Talking about action sports is bit like talking about omni-channel. We struggle to think that the consumers consider themselves anymore an actionsporter than an omni-channeler. Consumers are motivated by their passions and those passions are function of the lifestyles and experiences that they love. You might have a person who snowboards, but doesn’t surf or a surfer that doesn’t skate. This idea, that they fall under this header action sports, is not as customer centric as we need to be in the retail world today. The biggest change from our perspective is that the customers have the power to be more eclectic and follow their passions more than ever. I think the consumer has become empowered and more knowledgeable as a function of technology. Retailers and brands have to face this empowered consumer and the communities around them in ways that are reflective of the customer needs.
What is your target for the upcoming five years?
Our target is to grow the lifestyles and create opportunities for our employees and customers to express themselves and have key experiences. We want to assist our customer in regards to their need to individuate or more fully realize who they are as a function of their experiences. We plan to continue to grow in order to realize this vision.
Can you tell us some numbers, e.g. how many new stores are on your list and until when?
You have an US background from Zumiez: Where are the differences between US and EU in terms of e-commerce?
The market in Europe for business in general, not just e-commerce, is more nuanced; there are many cultural differences and customer preferences market by market that need attention.
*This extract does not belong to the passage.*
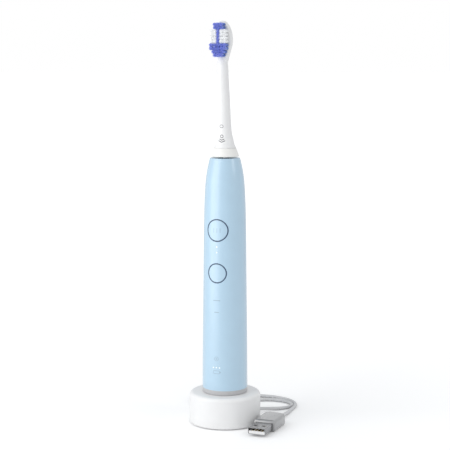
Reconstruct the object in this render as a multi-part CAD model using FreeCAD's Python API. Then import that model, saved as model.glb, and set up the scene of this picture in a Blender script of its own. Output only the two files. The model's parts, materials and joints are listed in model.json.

It requires more focus on consumer groups and a stronger understanding of the needs of each group so that you can reduce barriers and distance. We are big believers that distance and barrier reduction are keys to increasing conversion, and understanding the different elements of distance, be that cultural, geographic, economic or administrative, are the keys to be successful in Europe.
How do you celebrate the birthday of Blue Tomato?
Our 30th year celebration is to act as a benefit to our customers and create new and deeper connections as a function of this celebration. We are having special events throughout the year. The first event was, ‘The Backyard’ in Obertauern. It was super special and we celebrated on the mountain, with our best customers, employees and partners. We will be holding additional events throughout the year, including special product collaborations with long-standing brand partners, and we have created the opportunity on our website to tell stories, congratulations and so on.